• TASK DIRECTIONS
Reproduce, word for word, only the lines from the one containing "make_leaves(parts, stem)" through the one containing "points = [vertex.co", both included.

• RECORDS FOR PROCESSING
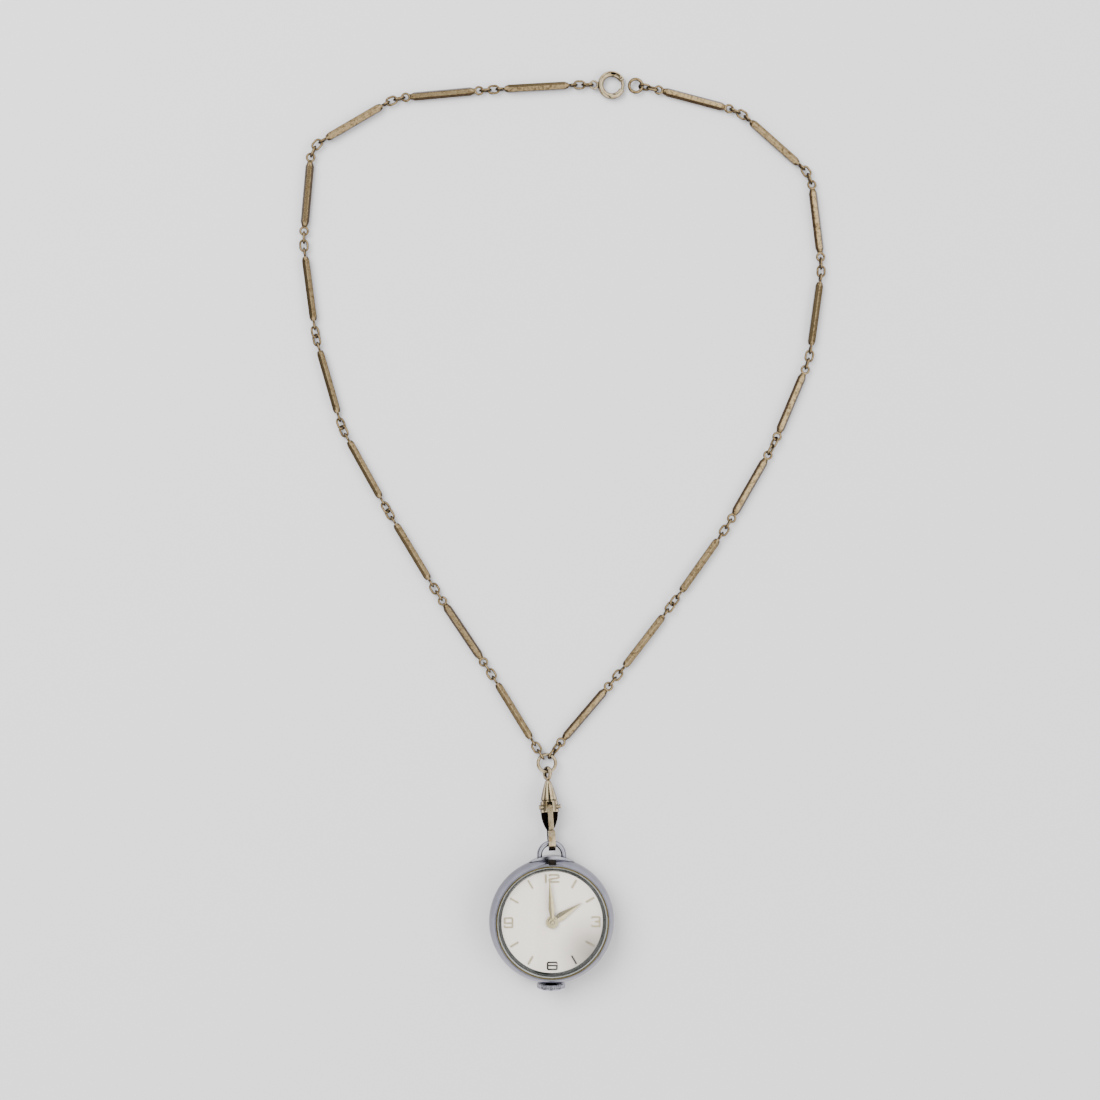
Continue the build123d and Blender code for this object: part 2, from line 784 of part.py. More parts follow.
def spiral(inner, outer, turns, strip, height):
    """A flat spring: a strip wound in half circles from its inner to its outer radius."""
    pitch = (outer - inner - strip) / turns

    def edges(start):
        made = []
        for half in range(2 * turns):
            side = 1 - 2 * (half % 2)
            here = start + pitch * half / 2
            middle = (-side * pitch / 4, side * (here + pitch / 4))
            made.append(ThreePointArc((side * here, 0), middle, (-side * (here + pitch / 2), 0)))
        return made

    end = inner + pitch * turns
    rims = edges(inner) + edges(inner + strip)
    ends = [Line((inner, 0), (inner + strip, 0)), Line((end, 0), (end + strip, 0))]
    return extrude(make_face(Wire(rims + ends)), height)


def barrel():
    """The toothed barrel, a cup for the mainspring that is open towards its bridge."""
    radius = mesh_module_barrel * barrel_teeth / 2
    drum = radius * (1 - 2 * tooth_depth_share)
    height = barrel_top - barrel_bottom
    body = disc(drum, 0, height)
    body += Pos(0, 0, height - barrel_tooth_height) * toothed(radius, barrel_teeth, barrel_tooth_height)
    body -= disc(drum - barrel_wall, 0, height - barrel_wall)
    body -= disc(barrel_arbor_radius + running_clearance, 0, height)
    return Pos(*barrel_at, barrel_bottom) * body


def mainspring():
    """The mainspring, let down in the barrel round the hub of its arbor."""
    drum = mesh_module_barrel * barrel_teeth / 2 * (1 - 2 * tooth_depth_share) - barrel_wall
    height = barrel_top - barrel_bottom - barrel_wall - 2 * running_clearance
    inner = barrel_hub_radius + seat_clearance
    spring = spiral(inner, drum - seat_clearance, mainspring_turns, mainspring_strip, height)
    return Pos(*barrel_at, barrel_bottom + running_clearance) * spring


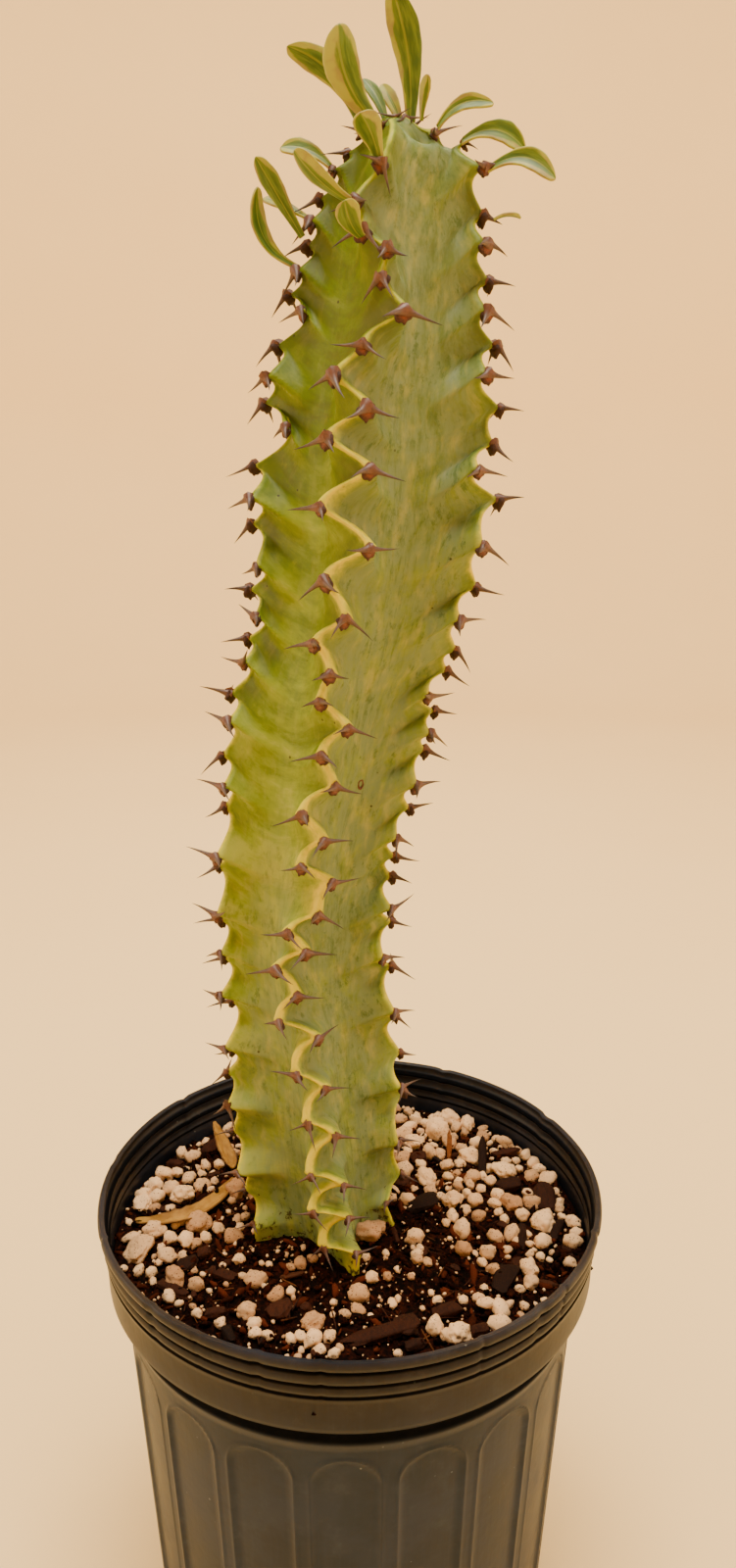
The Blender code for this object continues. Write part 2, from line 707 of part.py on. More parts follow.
def make_dry_leaf(name, route, width, collection):
    """A fallen leaf: a curled strip that follows its midrib's points over the soil."""
    last = DRY_LEAF_STATIONS - 1
    spots = [(index / (len(route) - 1), *point) for index, point in enumerate(route)]
    middles = []
    for station in range(last + 1):
        x, y, lift = (between(spots, station / last, column) for column in (1, 2, 3))
        middles.append(Vector((x, y, soil_height(x, y) + lift)))
    points = []
    for station, middle in enumerate(middles):
        along = middles[min(station + 1, last)] - middles[max(station - 1, 0)]
        side = along.cross(Vector((0.0, 0.0, 1.0))).normalized()
        half = width / 2 * math.sin(math.pi * (0.07 + 0.88 * station / last)) ** 0.8
        lift = Vector((0.0, 0.0, half * DRY_LEAF_CURL))
        points += [middle - side * half + lift, middle, middle + side * half + lift]
    faces = []
    for station in range(last):
        low = 3 * station
        faces += [(low, low + 1, low + 4, low + 3), (low + 1, low + 2, low + 5, low + 4)]
    obj = new_object(name, mesh_from(name, points, faces), collection, "dry_leaf")
    obj.modifiers.new("triangles", "TRIANGULATE")
    shell = obj.modifiers.new("thickness", "SOLIDIFY")
    shell.thickness = DRY_LEAF_THICKNESS * MM
    shell.offset = 0.0
    return obj


def main():
    clear_scene()
    parts = new_collection("potted_euphorbia_ammak")
    pot_cutters = new_collection("pot_cutters")
    soil_cutters = new_collection("soil_cutters")
    make_pot(parts, pot_cutters)
    stem = make_stem(parts)
    soil = make_soil(parts, soil_cutters)
    make_leaves(parts, stem)
    for name, (route, width) in DRY_LEAVES.items():
        make_dry_leaf(name, route, width, parts)
    for obj in (stem, soil):
        shade_round(obj)


main()
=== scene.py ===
"""The finished look of a potted variegated Euphorbia ammak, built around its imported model.

Sizes are in millimetres and angles in degrees, and MM turns a size into Blender's metres.
Heights are measured from the floor. The origin is the centre of the pot's base, and -Y is the front.
"""

import logging
import math
import random
from collections.abc import Iterable, Sequence
from dataclasses import dataclass
from enum import Enum
from functools import cached_property

import bmesh
import bpy
import numpy as np
from mathutils import Matrix, Vector, noise


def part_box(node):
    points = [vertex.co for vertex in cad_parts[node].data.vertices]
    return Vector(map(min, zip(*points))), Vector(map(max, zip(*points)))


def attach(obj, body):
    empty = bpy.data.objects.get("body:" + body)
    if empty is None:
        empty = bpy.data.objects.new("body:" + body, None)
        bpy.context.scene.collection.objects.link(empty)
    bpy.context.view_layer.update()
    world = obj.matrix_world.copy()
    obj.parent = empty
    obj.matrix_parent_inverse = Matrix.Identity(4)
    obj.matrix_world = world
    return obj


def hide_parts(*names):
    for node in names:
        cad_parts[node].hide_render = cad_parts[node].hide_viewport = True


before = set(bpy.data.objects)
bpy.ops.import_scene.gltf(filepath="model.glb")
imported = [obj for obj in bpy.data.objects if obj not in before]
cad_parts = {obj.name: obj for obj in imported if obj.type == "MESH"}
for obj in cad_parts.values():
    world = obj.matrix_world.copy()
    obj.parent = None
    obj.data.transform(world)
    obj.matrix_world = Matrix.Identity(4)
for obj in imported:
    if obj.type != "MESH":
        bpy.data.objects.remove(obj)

logging.basicConfig(level=logging.INFO, format="%(message)s")
LOG = logging.getLogger("potted_euphorbia")

MM = 0.001
BODY = "root"
PHOTO_WIDTH, PHOTO_HEIGHT = 751, 1600
FOCAL_PIXELS = 1208.0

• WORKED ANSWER
    make_leaves(parts, stem)
    for name, (route, width) in DRY_LEAVES.items():
        make_dry_leaf(name, route, width, parts)
    for obj in (stem, soil):
        shade_round(obj)


main()
=== scene.py ===
"""The finished look of a potted variegated Euphorbia ammak, built around its imported model.

Sizes are in millimetres and angles in degrees, and MM turns a size into Blender's metres.
Heights are measured from the floor. The origin is the centre of the pot's base, and -Y is the front.
"""

import logging
import math
import random
from collections.abc import Iterable, Sequence
from dataclasses import dataclass
from enum import Enum
from functools import cached_property

import bmesh
import bpy
import numpy as np
from mathutils import Matrix, Vector, noise


def part_box(node):
    points = [vertex.co for vertex in cad_parts[node].data.vertices]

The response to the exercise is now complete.